Community engagement was a key element in the development of the Flood Management Plan and its recommendations. This occurred over the course of the study through community information sessions, a public questionnaire, media updates and meetings with the Technical Working Group and community-based Steering Committee.

What options were investigated?
In their assessment, GHD looked at structural and non-structural options to provide flood protection, with consideration given to community recommendations. Structural options included levees, structures (improving flow conditions under bridges), waterway management and storage (retention basins, deepening of existing storage). Non-structural options considered land use planning, flood warning and flood response measures.

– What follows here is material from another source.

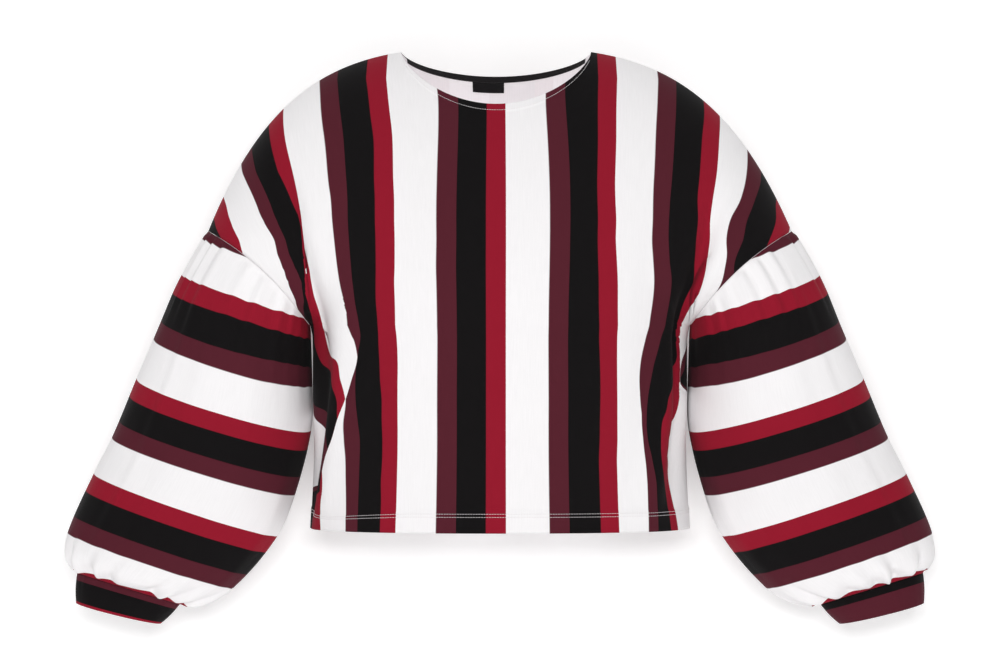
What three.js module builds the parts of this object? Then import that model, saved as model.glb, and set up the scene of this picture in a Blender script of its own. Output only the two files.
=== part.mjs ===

Why does the project not include levees in Chewton?
As part of the benefit-cost analysis there was not found to be a levee design for Chewton that would provide substantial protection from localised flooding.

Why does the project not include levees in Newstead?
The Newstead levee bank project is being managed separately. Council will provide more information on the project as it progresses.

How are flooding events measured?
One way to measure floods is to look at how often they are likely to occur. The Annual Exceedance Probability (AEP) is the probability or likelihood of an event occurring in any given year. For example, a 1% AEP means there is a 1% chance of a flood of that magnitude occurring in a year.

What rainfall events are the levees designed for?
The Castlemaine Cabin and Van Park, Elizabeth Street and Campbells Creek Township levees are designed to provide protection against a 1% AEP (or event that has a 1% probability of occurring in a year). The levees also have an additional 300mm of freeboard which protects against variables such as waves and waterway obstructions that may increase the water level locally during a flood.

The National School Lane levee is designed as a velocity levee which aims to prevent land washing away during a flood event. A design AEP is not specified for this levee.